Today the Boone Campus looks somewhat different after joining Des Moines Area Community College 50 years ago.

  • The Boone Campus now serves 2,500 students each semester. A huge difference that the 410 students 50 years ago.
  • The Boone Campus now employees 45 full-time faculty and over 125 adjuncts each semester.
  • There are over 75 full-time people who work on the Boone Campus on a regular basis.
  • The Boone Campus continues to be a liberal arts campus with three specialty programs offered on the Boone Campus: nursing, Civil Engineering, and Sports Fitness Management.
  • The Boone Campus now owns its own housing. There are five apartment buildings on campus that house 208 students.
  • The athletic program has also grown to eight sports. Each sport competes on the national level.
    • Women's cross country
    • Women's golf
    • Men's golf
    • Women's basketball
    • Men's basketball
    • Women's softball
    • Men's baseball
    • Women's volleyball

Since 2005 the Boone Campus as had two expansions plus the construction of a baseball and softball facility.  In 2005 the Boone Campus opened the new nursing and Civil Engineering wing.  This also included faculty offices, a new bookstore, and a fitness room.

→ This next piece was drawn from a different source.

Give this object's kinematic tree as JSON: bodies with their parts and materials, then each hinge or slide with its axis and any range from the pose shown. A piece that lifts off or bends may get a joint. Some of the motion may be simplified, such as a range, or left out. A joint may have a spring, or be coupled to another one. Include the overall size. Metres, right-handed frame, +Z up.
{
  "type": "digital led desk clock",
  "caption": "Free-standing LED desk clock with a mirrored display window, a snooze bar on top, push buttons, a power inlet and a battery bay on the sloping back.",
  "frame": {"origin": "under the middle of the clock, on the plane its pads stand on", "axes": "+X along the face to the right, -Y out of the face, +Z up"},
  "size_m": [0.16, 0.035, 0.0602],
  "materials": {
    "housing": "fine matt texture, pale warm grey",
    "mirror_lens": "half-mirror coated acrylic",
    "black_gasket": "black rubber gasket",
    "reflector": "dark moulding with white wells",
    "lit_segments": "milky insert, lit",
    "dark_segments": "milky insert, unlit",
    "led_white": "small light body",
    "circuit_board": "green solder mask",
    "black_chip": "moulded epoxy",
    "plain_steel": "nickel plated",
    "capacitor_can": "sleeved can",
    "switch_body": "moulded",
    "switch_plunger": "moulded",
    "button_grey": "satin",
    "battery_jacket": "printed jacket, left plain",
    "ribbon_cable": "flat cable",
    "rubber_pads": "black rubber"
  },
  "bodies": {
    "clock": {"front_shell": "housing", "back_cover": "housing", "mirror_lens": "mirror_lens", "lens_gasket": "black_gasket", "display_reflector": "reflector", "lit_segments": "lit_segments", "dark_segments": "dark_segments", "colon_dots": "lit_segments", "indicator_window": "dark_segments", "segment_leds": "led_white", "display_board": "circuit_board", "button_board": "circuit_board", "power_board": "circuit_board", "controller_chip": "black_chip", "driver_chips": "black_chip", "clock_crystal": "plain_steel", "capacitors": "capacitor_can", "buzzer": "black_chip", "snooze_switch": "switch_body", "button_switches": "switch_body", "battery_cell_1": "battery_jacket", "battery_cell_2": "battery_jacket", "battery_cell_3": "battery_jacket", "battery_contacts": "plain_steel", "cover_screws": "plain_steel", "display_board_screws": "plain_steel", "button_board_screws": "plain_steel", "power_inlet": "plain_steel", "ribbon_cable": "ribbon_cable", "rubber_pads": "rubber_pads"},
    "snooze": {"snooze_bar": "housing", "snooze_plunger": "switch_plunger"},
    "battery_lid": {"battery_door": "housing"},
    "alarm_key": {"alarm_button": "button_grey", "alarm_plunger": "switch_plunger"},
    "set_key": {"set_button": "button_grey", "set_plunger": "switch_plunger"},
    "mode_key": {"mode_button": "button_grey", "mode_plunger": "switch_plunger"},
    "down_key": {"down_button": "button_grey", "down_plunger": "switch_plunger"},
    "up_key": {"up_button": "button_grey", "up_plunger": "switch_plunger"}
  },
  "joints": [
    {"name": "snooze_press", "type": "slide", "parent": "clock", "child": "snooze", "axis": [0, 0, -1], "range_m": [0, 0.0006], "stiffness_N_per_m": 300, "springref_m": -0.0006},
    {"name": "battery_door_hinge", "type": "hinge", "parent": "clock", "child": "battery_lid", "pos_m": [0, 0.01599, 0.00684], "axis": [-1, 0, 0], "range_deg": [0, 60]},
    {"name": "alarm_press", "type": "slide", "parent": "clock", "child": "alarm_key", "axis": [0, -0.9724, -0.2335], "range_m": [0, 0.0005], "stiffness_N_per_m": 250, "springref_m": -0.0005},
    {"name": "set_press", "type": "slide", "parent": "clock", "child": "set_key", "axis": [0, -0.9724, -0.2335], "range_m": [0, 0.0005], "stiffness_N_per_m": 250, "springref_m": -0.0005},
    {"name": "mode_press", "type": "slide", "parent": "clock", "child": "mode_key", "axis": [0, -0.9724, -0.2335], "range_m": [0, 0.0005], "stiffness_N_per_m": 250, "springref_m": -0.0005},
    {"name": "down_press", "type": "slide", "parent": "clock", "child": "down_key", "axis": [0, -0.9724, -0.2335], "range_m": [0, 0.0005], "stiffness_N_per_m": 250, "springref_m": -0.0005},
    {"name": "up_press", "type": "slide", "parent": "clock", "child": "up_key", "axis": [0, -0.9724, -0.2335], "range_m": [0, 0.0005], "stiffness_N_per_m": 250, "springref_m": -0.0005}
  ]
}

In the spring of 2016 the Boone Campus will open a new addition that will expand Civil Engineering and where a large portion of the recertification for the Department of Transportation is being done.  That addition will also allow the campus to recoup some space that was lost during the high growth time.  This space includes additional faculty offices, conference room, and a quiet study lounge for students.